### What is being asked
Copy out all of the data exactly as it appears.

* BEGIN *

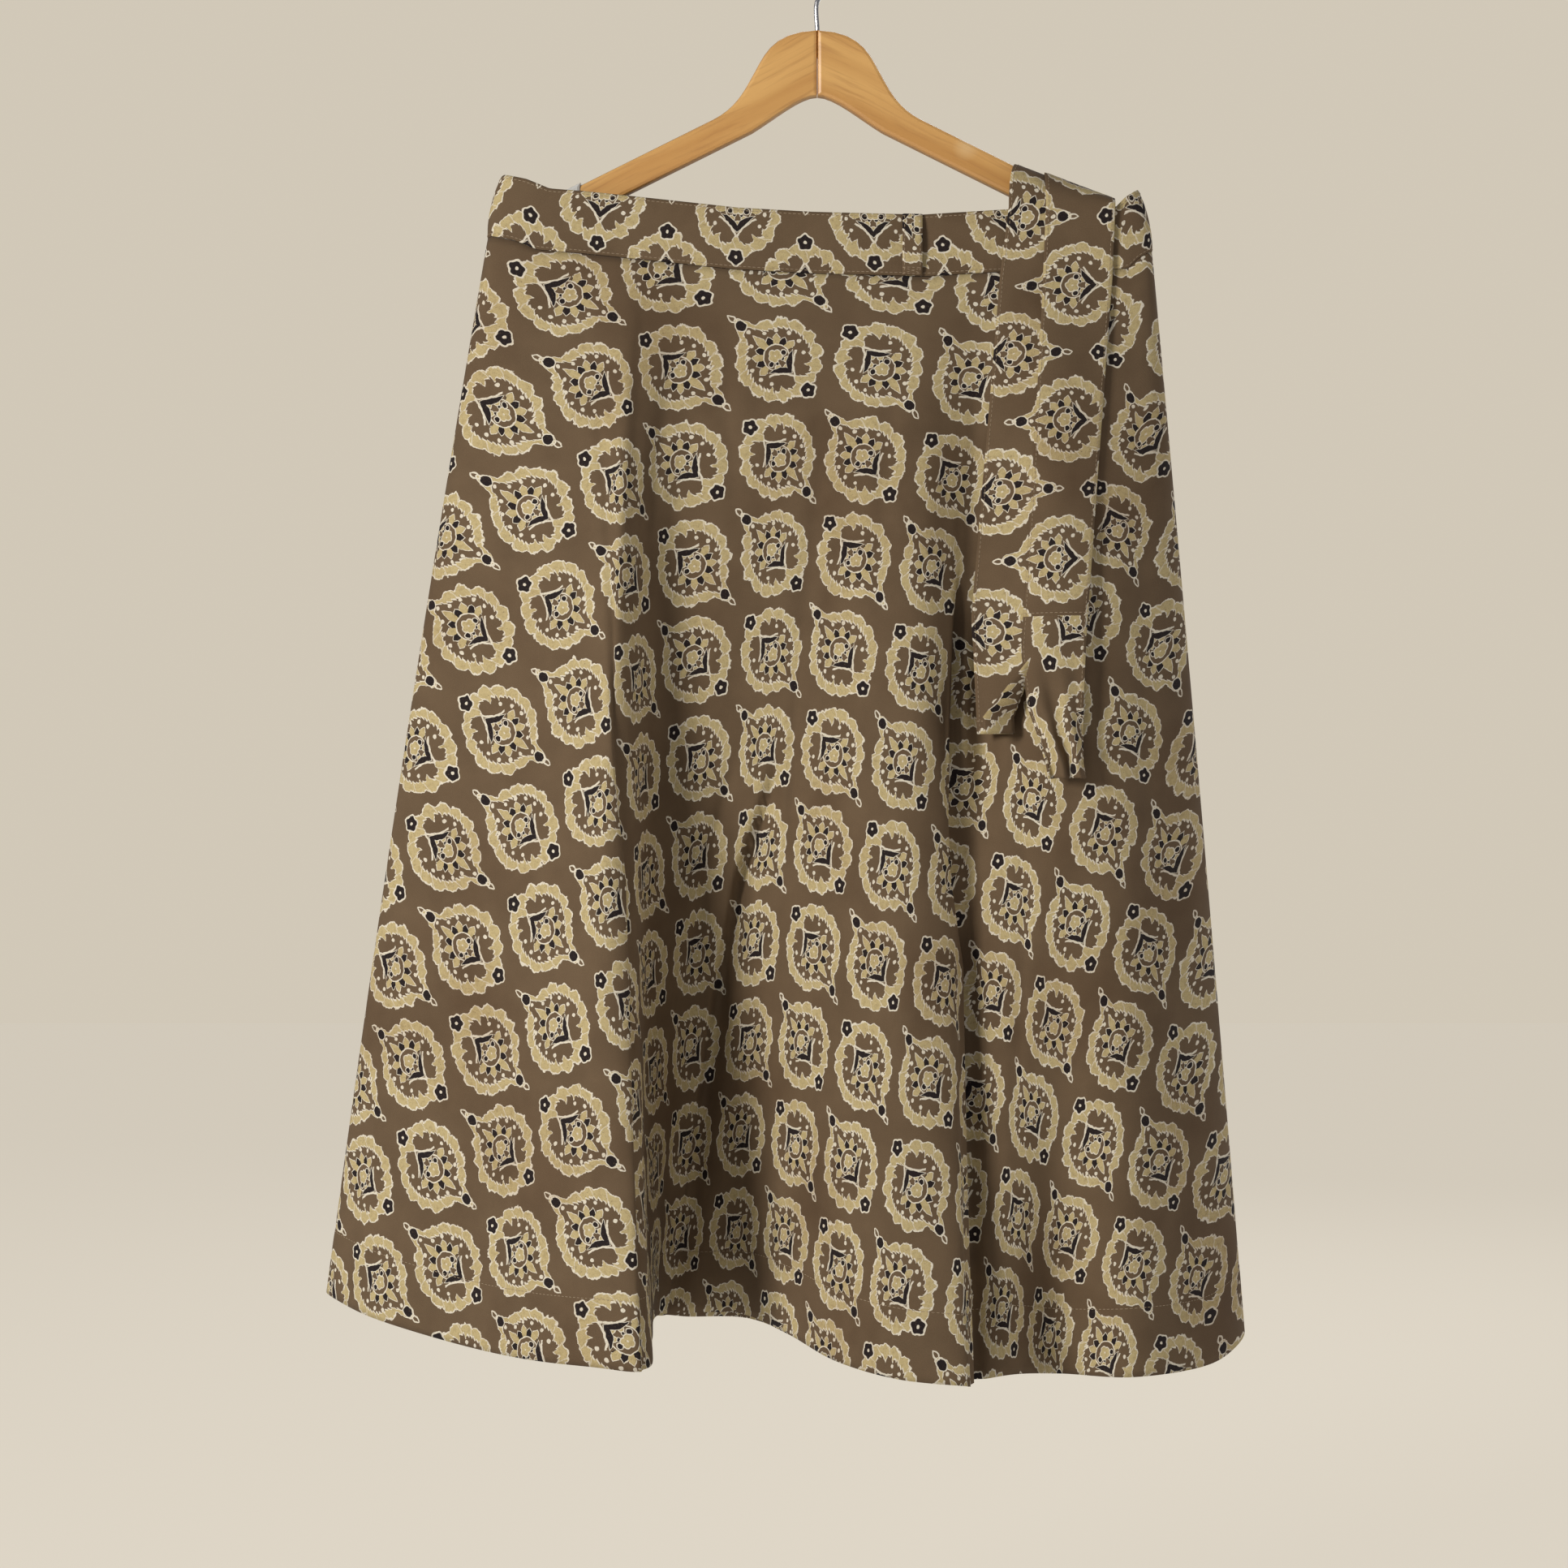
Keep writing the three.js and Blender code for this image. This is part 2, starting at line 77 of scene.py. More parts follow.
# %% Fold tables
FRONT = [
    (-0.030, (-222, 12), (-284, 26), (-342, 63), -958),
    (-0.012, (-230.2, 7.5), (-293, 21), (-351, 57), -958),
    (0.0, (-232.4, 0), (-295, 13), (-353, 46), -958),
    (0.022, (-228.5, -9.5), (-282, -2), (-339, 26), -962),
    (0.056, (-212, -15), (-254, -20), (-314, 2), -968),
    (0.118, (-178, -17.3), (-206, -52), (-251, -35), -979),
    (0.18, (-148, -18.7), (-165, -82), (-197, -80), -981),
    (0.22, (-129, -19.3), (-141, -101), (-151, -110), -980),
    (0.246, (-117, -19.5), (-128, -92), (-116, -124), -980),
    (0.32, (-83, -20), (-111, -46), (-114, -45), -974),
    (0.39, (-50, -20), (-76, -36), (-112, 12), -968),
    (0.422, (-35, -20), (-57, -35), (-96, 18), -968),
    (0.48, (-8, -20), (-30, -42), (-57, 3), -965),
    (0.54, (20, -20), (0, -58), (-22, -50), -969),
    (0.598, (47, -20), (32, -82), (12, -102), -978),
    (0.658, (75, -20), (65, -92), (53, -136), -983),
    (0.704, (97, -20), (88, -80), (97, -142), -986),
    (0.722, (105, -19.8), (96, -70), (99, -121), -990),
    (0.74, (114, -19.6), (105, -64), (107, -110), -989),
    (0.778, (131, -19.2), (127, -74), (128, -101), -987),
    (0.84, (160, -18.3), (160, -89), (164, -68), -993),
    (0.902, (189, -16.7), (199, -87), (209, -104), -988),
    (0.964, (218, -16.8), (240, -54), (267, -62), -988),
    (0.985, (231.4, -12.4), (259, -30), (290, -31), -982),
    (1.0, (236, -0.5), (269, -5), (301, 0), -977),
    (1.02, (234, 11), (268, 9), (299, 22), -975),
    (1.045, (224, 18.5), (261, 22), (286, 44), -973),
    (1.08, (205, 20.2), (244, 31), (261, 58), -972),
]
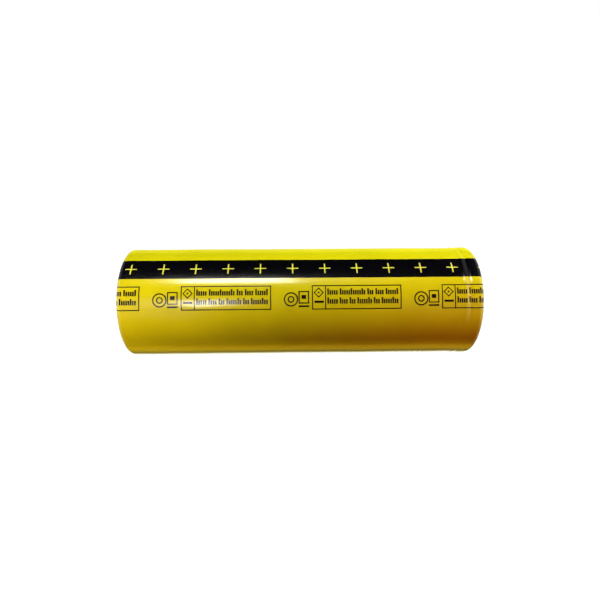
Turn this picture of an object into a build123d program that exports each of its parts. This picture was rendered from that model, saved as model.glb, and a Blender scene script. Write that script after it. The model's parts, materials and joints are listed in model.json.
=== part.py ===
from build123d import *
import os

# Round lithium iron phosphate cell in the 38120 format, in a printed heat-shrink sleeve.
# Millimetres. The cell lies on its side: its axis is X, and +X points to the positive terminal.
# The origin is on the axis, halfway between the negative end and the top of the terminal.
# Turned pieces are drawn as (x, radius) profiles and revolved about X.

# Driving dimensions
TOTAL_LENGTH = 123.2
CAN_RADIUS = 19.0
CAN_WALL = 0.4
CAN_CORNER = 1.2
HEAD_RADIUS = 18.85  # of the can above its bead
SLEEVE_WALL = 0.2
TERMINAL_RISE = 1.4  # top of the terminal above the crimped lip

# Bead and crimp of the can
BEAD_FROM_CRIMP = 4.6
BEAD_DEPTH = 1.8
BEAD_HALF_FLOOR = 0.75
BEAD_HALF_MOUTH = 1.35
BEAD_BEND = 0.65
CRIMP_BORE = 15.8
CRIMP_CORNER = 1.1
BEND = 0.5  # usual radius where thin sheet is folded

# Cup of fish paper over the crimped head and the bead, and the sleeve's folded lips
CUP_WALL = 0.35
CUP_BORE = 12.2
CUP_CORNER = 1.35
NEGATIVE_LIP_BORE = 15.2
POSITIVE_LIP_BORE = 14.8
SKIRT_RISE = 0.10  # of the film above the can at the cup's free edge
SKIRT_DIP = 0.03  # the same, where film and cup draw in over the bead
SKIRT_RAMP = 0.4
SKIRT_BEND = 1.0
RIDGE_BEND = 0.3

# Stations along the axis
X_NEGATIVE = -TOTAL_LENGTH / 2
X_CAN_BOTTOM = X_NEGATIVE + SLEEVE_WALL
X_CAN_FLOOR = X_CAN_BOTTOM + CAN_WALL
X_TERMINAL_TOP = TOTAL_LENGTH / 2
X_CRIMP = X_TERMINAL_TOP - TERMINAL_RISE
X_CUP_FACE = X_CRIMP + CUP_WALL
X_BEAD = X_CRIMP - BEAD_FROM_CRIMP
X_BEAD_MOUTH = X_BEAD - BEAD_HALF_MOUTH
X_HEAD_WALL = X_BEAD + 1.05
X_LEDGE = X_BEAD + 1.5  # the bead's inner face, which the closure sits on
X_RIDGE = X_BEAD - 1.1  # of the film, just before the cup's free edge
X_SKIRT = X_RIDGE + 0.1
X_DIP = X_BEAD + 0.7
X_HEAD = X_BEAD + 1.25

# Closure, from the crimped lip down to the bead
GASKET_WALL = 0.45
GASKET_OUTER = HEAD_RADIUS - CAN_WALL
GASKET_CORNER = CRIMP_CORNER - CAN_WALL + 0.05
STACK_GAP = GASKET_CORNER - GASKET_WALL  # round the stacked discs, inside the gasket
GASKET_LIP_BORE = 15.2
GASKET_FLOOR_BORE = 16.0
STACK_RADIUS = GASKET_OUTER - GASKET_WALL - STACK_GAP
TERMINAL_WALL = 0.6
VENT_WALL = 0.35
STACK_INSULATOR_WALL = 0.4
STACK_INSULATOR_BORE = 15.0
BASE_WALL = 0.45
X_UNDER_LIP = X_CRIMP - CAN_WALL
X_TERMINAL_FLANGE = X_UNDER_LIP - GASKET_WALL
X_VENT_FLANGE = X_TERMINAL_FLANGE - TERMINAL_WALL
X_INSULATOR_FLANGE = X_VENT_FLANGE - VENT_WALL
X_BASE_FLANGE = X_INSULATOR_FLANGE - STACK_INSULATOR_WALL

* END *

### Answer to this problem
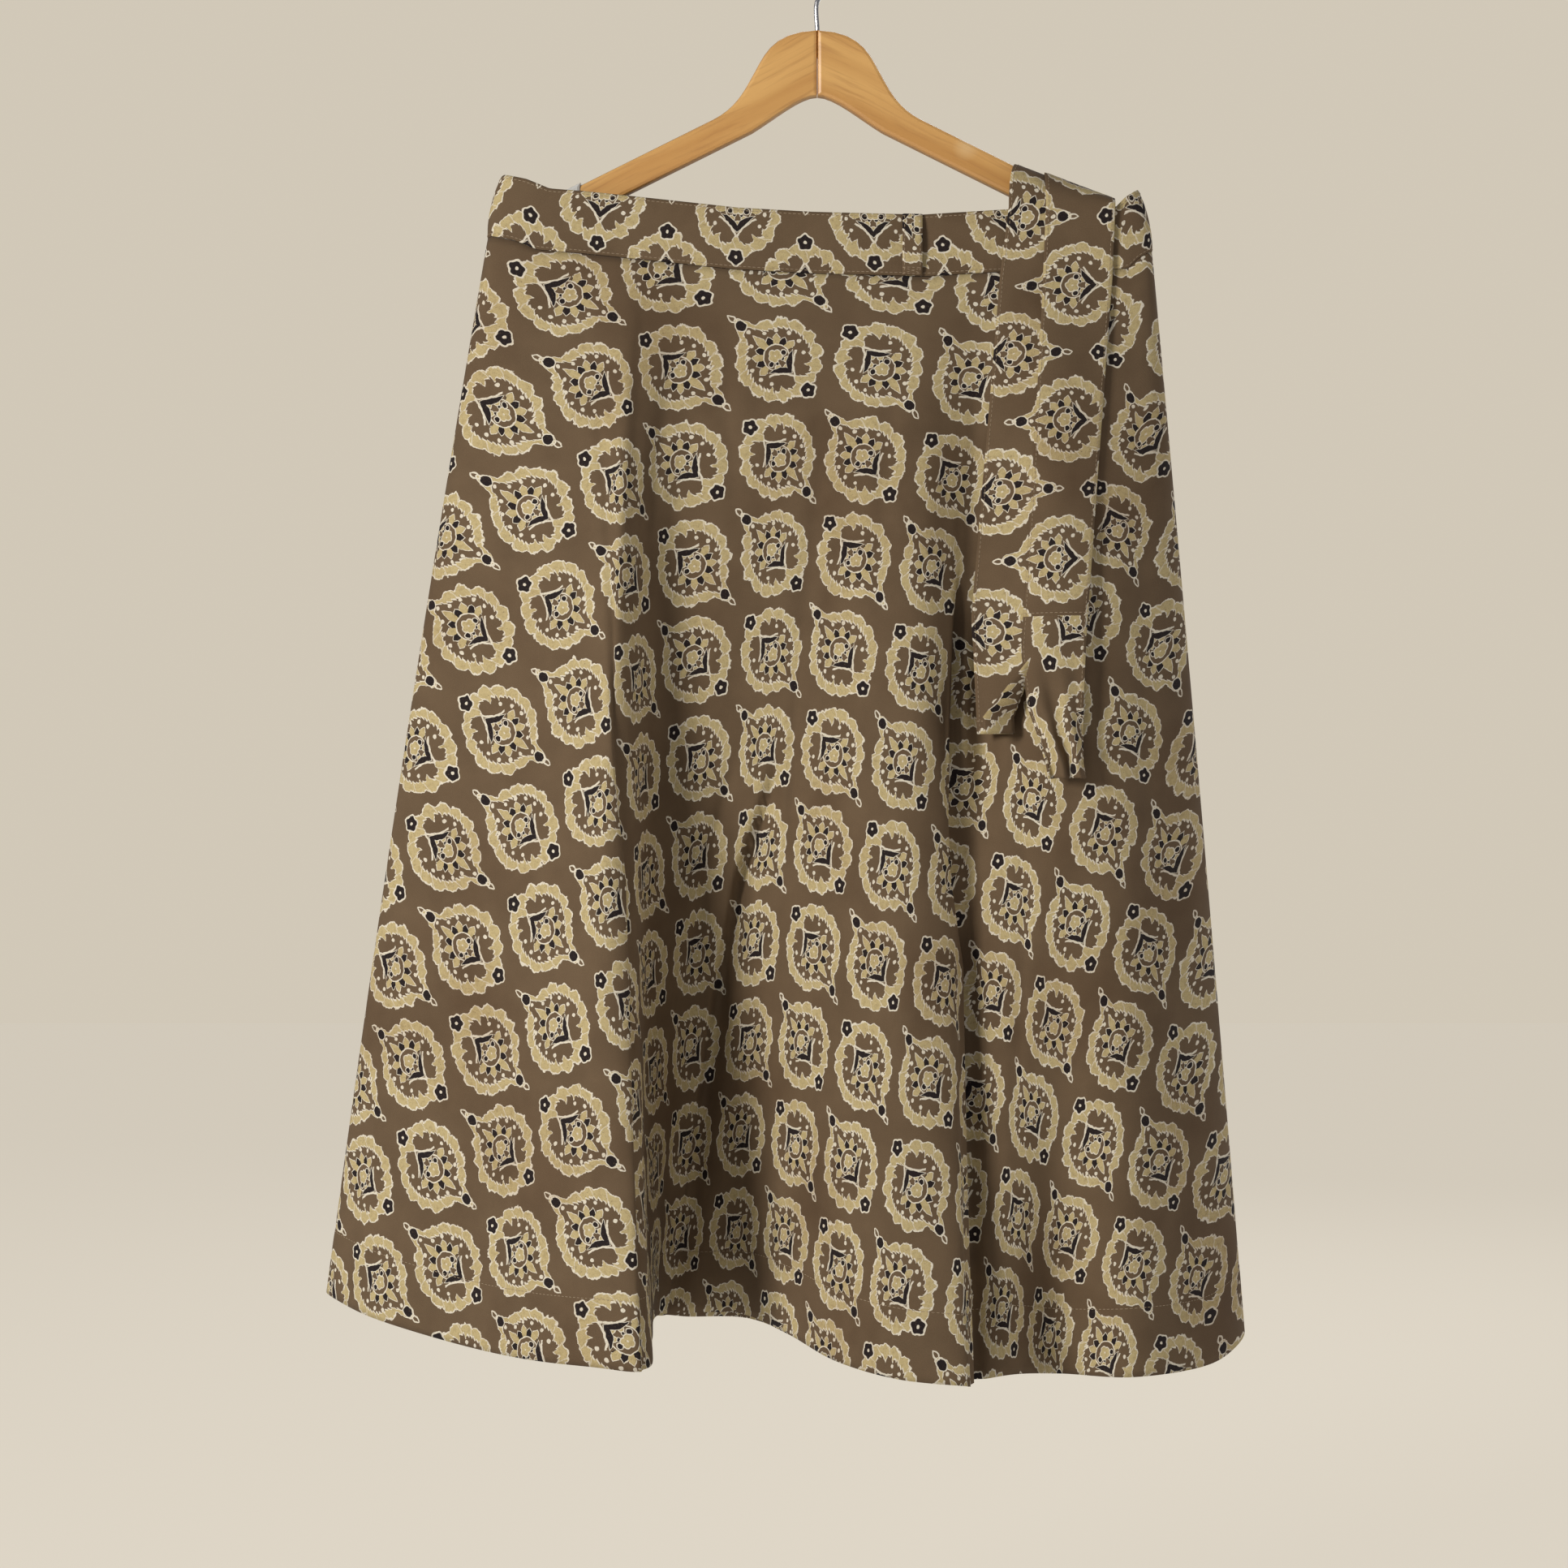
Keep writing the three.js and Blender code for this image. This is part 2, starting at line 77 of scene.py. More parts follow.
# %% Fold tables
FRONT = [
    (-0.030, (-222, 12), (-284, 26), (-342, 63), -958),
    (-0.012, (-230.2, 7.5), (-293, 21), (-351, 57), -958),
    (0.0, (-232.4, 0), (-295, 13), (-353, 46), -958),
    (0.022, (-228.5, -9.5), (-282, -2), (-339, 26), -962),
    (0.056, (-212, -15), (-254, -20), (-314, 2), -968),
    (0.118, (-178, -17.3), (-206, -52), (-251, -35), -979),
    (0.18, (-148, -18.7), (-165, -82), (-197, -80), -981),
    (0.22, (-129, -19.3), (-141, -101), (-151, -110), -980),
    (0.246, (-117, -19.5), (-128, -92), (-116, -124), -980),
    (0.32, (-83, -20), (-111, -46), (-114, -45), -974),
    (0.39, (-50, -20), (-76, -36), (-112, 12), -968),
    (0.422, (-35, -20), (-57, -35), (-96, 18), -968),
    (0.48, (-8, -20), (-30, -42), (-57, 3), -965),
    (0.54, (20, -20), (0, -58), (-22, -50), -969),
    (0.598, (47, -20), (32, -82), (12, -102), -978),
    (0.658, (75, -20), (65, -92), (53, -136), -983),
    (0.704, (97, -20), (88, -80), (97, -142), -986),
    (0.722, (105, -19.8), (96, -70), (99, -121), -990),
    (0.74, (114, -19.6), (105, -64), (107, -110), -989),
    (0.778, (131, -19.2), (127, -74), (128, -101), -987),
    (0.84, (160, -18.3), (160, -89), (164, -68), -993),
    (0.902, (189, -16.7), (199, -87), (209, -104), -988),
    (0.964, (218, -16.8), (240, -54), (267, -62), -988),
    (0.985, (231.4, -12.4), (259, -30), (290, -31), -982),
    (1.0, (236, -0.5), (269, -5), (301, 0), -977),
    (1.02, (234, 11), (268, 9), (299, 22), -975),
    (1.045, (224, 18.5), (261, 22), (286, 44), -973),
    (1.08, (205, 20.2), (244, 31), (261, 58), -972),
]
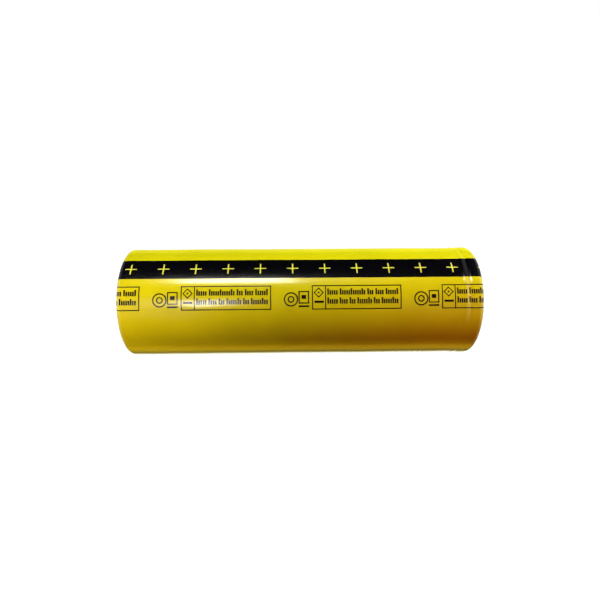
Turn this picture of an object into a build123d program that exports each of its parts. This picture was rendered from that model, saved as model.glb, and a Blender scene script. Write that script after it. The model's parts, materials and joints are listed in model.json.
=== part.py ===
from build123d import *
import os

# Round lithium iron phosphate cell in the 38120 format, in a printed heat-shrink sleeve.
# Millimetres. The cell lies on its side: its axis is X, and +X points to the positive terminal.
# The origin is on the axis, halfway between the negative end and the top of the terminal.
# Turned pieces are drawn as (x, radius) profiles and revolved about X.

# Driving dimensions
TOTAL_LENGTH = 123.2
CAN_RADIUS = 19.0
CAN_WALL = 0.4
CAN_CORNER = 1.2
HEAD_RADIUS = 18.85  # of the can above its bead
SLEEVE_WALL = 0.2
TERMINAL_RISE = 1.4  # top of the terminal above the crimped lip

# Bead and crimp of the can
BEAD_FROM_CRIMP = 4.6
BEAD_DEPTH = 1.8
BEAD_HALF_FLOOR = 0.75
BEAD_HALF_MOUTH = 1.35
BEAD_BEND = 0.65
CRIMP_BORE = 15.8
CRIMP_CORNER = 1.1
BEND = 0.5  # usual radius where thin sheet is folded

# Cup of fish paper over the crimped head and the bead, and the sleeve's folded lips
CUP_WALL = 0.35
CUP_BORE = 12.2
CUP_CORNER = 1.35
NEGATIVE_LIP_BORE = 15.2
POSITIVE_LIP_BORE = 14.8
SKIRT_RISE = 0.10  # of the film above the can at the cup's free edge
SKIRT_DIP = 0.03  # the same, where film and cup draw in over the bead
SKIRT_RAMP = 0.4
SKIRT_BEND = 1.0
RIDGE_BEND = 0.3

# Stations along the axis
X_NEGATIVE = -TOTAL_LENGTH / 2
X_CAN_BOTTOM = X_NEGATIVE + SLEEVE_WALL
X_CAN_FLOOR = X_CAN_BOTTOM + CAN_WALL
X_TERMINAL_TOP = TOTAL_LENGTH / 2
X_CRIMP = X_TERMINAL_TOP - TERMINAL_RISE
X_CUP_FACE = X_CRIMP + CUP_WALL
X_BEAD = X_CRIMP - BEAD_FROM_CRIMP
X_BEAD_MOUTH = X_BEAD - BEAD_HALF_MOUTH
X_HEAD_WALL = X_BEAD + 1.05
X_LEDGE = X_BEAD + 1.5  # the bead's inner face, which the closure sits on
X_RIDGE = X_BEAD - 1.1  # of the film, just before the cup's free edge
X_SKIRT = X_RIDGE + 0.1
X_DIP = X_BEAD + 0.7
X_HEAD = X_BEAD + 1.25

# Closure, from the crimped lip down to the bead
GASKET_WALL = 0.45
GASKET_OUTER = HEAD_RADIUS - CAN_WALL
GASKET_CORNER = CRIMP_CORNER - CAN_WALL + 0.05
STACK_GAP = GASKET_CORNER - GASKET_WALL  # round the stacked discs, inside the gasket
GASKET_LIP_BORE = 15.2
GASKET_FLOOR_BORE = 16.0
STACK_RADIUS = GASKET_OUTER - GASKET_WALL - STACK_GAP
TERMINAL_WALL = 0.6
VENT_WALL = 0.35
STACK_INSULATOR_WALL = 0.4
STACK_INSULATOR_BORE = 15.0
BASE_WALL = 0.45
X_UNDER_LIP = X_CRIMP - CAN_WALL
X_TERMINAL_FLANGE = X_UNDER_LIP - GASKET_WALL
X_VENT_FLANGE = X_TERMINAL_FLANGE - TERMINAL_WALL
X_INSULATOR_FLANGE = X_VENT_FLANGE - VENT_WALL
X_BASE_FLANGE = X_INSULATOR_FLANGE - STACK_INSULATOR_WALL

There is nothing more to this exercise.